After the 2009 crash, the airline commissioned another study of its practices by a panel of leading international safety experts. That report, which was delivered to the airline in January, found a lack of "strong safety leadership at all levels of management" that resulted in lax cockpit discipline and ineffective pilot training. Air France said it was studying and implementing the report's recommendations.
In terms of future impacts, Friday's report is a prelude to a broad, industrywide study likely to be released later this year, focusing on the interplay of training and automation. After analyzing more than 730 incidents, 26 accidents and thousands of flights world-wide going back to 2001, Kathy Abbott, the Federal Aviation Administration's chief technical adviser for flight-deck design, told a safety conference last year that too many pilots rely excessively on automation.

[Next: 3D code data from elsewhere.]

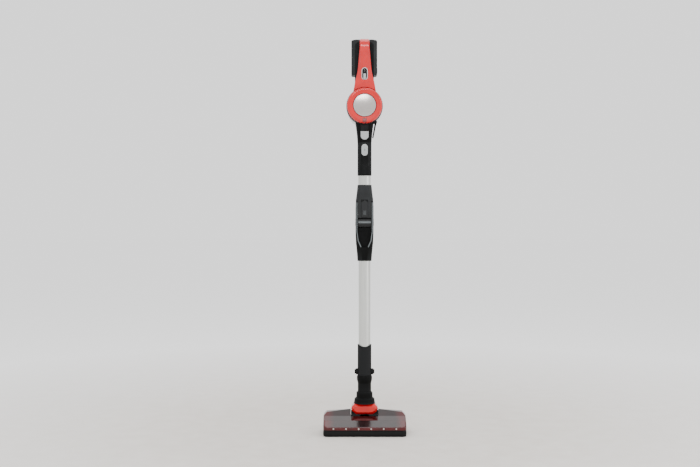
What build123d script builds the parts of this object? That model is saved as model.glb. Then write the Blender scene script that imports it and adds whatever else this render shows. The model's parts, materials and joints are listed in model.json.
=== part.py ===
from build123d import *
import os

# Cordless stick vacuum: a hand unit with a battery and a dust container, a wand that folds at
# its knee, and a powered floor head.
# Millimetres. X is to the right, Y to the back and Z up. The front of the machine faces -Y.
# The origin is on the floor under the tube's axis, with the wand upright.

# ---- Fits ----
slip = 0.05            # radial gap of a pin that turns or slides in its hole
seat = 0.1             # gap round a piece that is fixed in its seat
play = 0.4             # gap beside a piece that slides or swings
button_travel = 1.5    # how far a press button goes in
button_proud = 1.2     # how far a press button stands out
button_depth = 4.5     # depth of a press button's pocket

# ---- Levels, from the floor up ----
tilt_z = 46.0          # axis on which the head tilts
tilt_to_swivel = 42.0
collar_height = 36.0
neck_length = 53.0
sleeve_length = 97.0
lower_tube_shown = 262.0
flex_below = 121.0     # from the foot of the knee's housing to its pivot
flex_above = 117.0     # from the pivot to the top of the knee's housing
upper_tube_shown = 29.0
wand_collar_height = 104.0
neck_to_drum = 113.0
drum_to_top = 212.0

swivel_z = tilt_z + tilt_to_swivel
neck_z = swivel_z + collar_height
sleeve_z = neck_z + neck_length
sleeve_top = sleeve_z + sleeve_length
flex_foot = sleeve_top + lower_tube_shown
pivot_z = flex_foot + flex_below
flex_top = pivot_z + flex_above
wand_collar_z = flex_top + upper_tube_shown
wand_collar_top = wand_collar_z + wand_collar_height
drum_z = wand_collar_top + neck_to_drum
top_z = drum_z + drum_to_top

# ---- Floor head ----
head_width = 256.0
head_front = 90.0
head_back = 24.0
head_corner = 13.0
base_height = 20.0
sole_thickness = 4.0
cover_wall = 2.4
cover_lip = 9.0        # upright front of the cover, above the base
roll_y = -62.0
roll_z = 19.5
bristle_radius = 19.0
core_radius = 10.5
bristle_rows = 4
bristle_width = 5.0
roll_half = 110.0
roll_gap = 2.5
roll_axle = 3.5
bearing_wall = 5.0
belt_width = 5.0
roll_pulley_radius = 9.0
motor_pulley_radius = 5.5
belt_thickness = 1.6
motor_y = -10.0
motor_z = 32.0
brush_motor_radius = 12.5
brush_motor_length = 52.0
motor_shaft_radius = 1.6
notch_half = 43.4
notch_front = 28.0
ear_thickness = 5.0
ear_height = 52.5
ear_depth = 28.0
wheel_radius = 9.0
wheel_width = 10.0
wheel_x = 68.0
wheel_y = 13.0
wheel_stub = 2.2
led_count = 6
led_pitch = 38.5
led_radius = 2.4
led_z = 24.6
screw_head_radius = 3.4

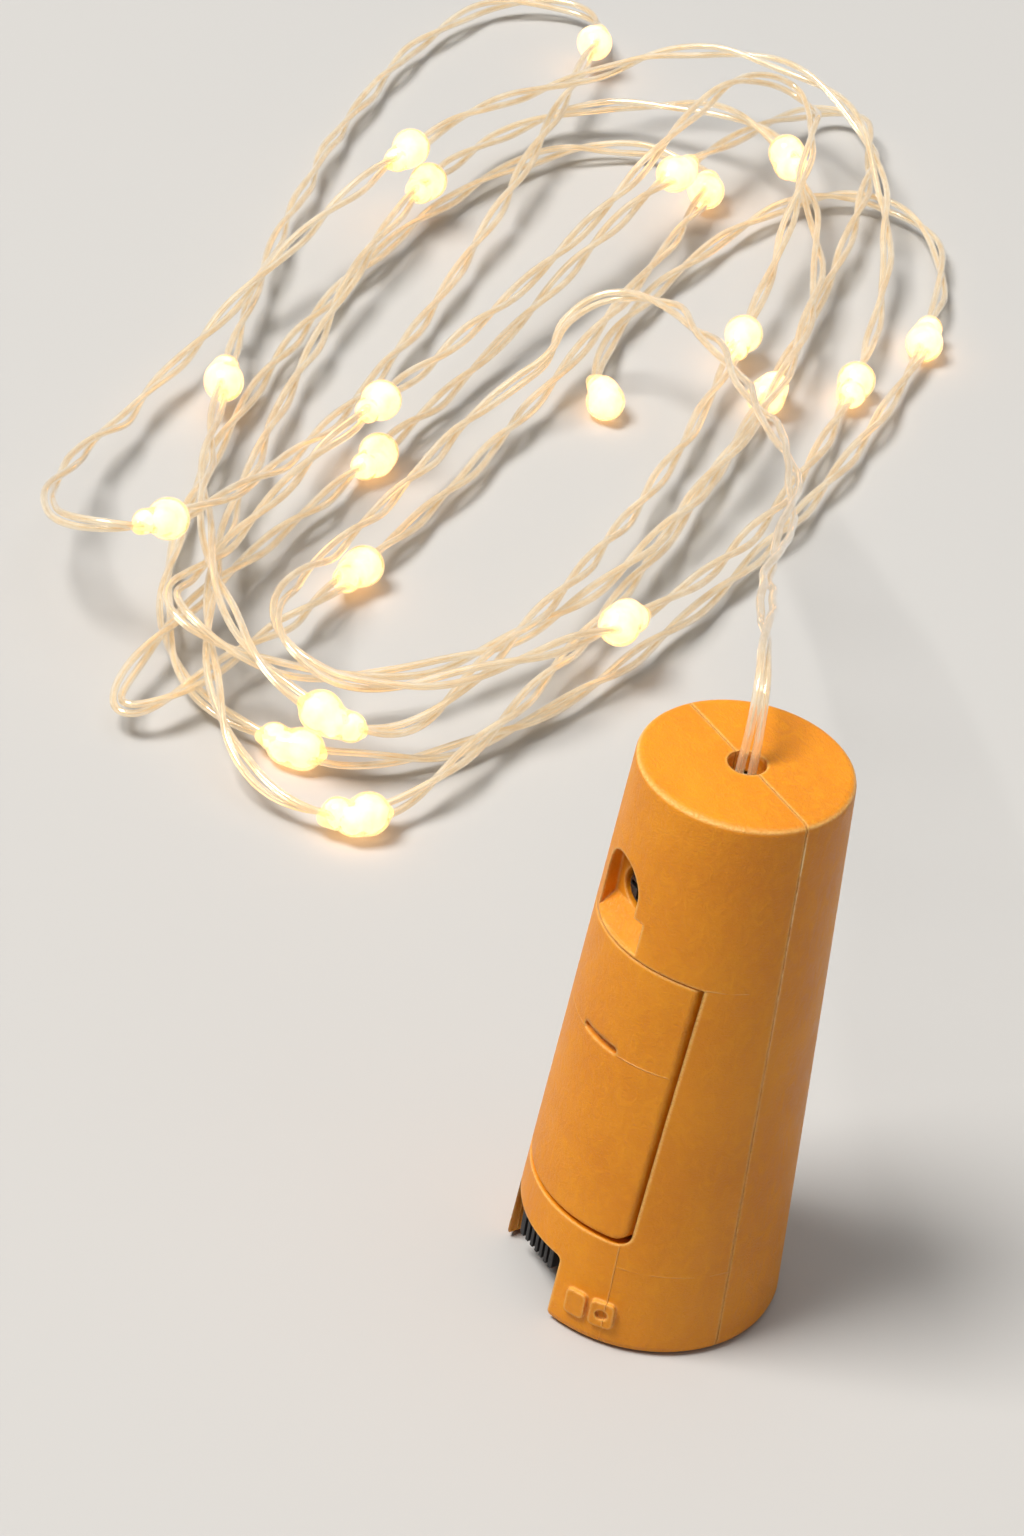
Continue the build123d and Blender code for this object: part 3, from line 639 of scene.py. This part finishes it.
def seam_flash(side, material):
    """Fine line of plastic squeezed out down one side of the seam, fading toward the foot."""
    line = []
    for place in range(flash_points + 1):
        height = flash_high + (flash_low - flash_high) * place / flash_points
        waver = flash_waver * seam_change(place, side, flash_waver_grain)
        change = flash_change * seam_change(place, side, flash_change_grain)
        sink = flash_sink + flash_fade * place / flash_points + change
        line.append(Vector((side * (cork_side(height) - sink), flash_aside + waver, height)))
    vertices, faces = [], []
    tube_mesh(line, flash_radius, flash_sides, vertices, faces)
    name = "seam_flash_right" if side > 0 else "seam_flash_left"
    return mesh_piece(name, vertices, faces, "root", [material])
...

One cross-cutting theme of the study, featuring broad participation from unions, carriers, manufactures and regulators, is that "pilots sometimes abdicate too much responsibility to the automated systems," according to Ms. Abbott. Part of the reason, she said, are persistent messages from airline management and trainers stressing that "automated systems can do the job better than" pilots.
The final Air France report, which may be a year or more away, also is expected to provide momentum for safety experts seeking sweeping changes in all types of stall-recovery training, including low-level events. Traditionally, flight instructors and senior airline training officials have emphasized the importance of strictly maintaining altitude while powering out of a stall. But lately, regulators and airlines increasingly are embracing a new training approach emphasizing pushing down the nose of the plane to gain speed and recover control—even if it entails giving up altitude.
That technique also was highlighted by findings from the 2009 crash of a Colgan Air turboprop near Buffalo, N.Y., which killed 50 people.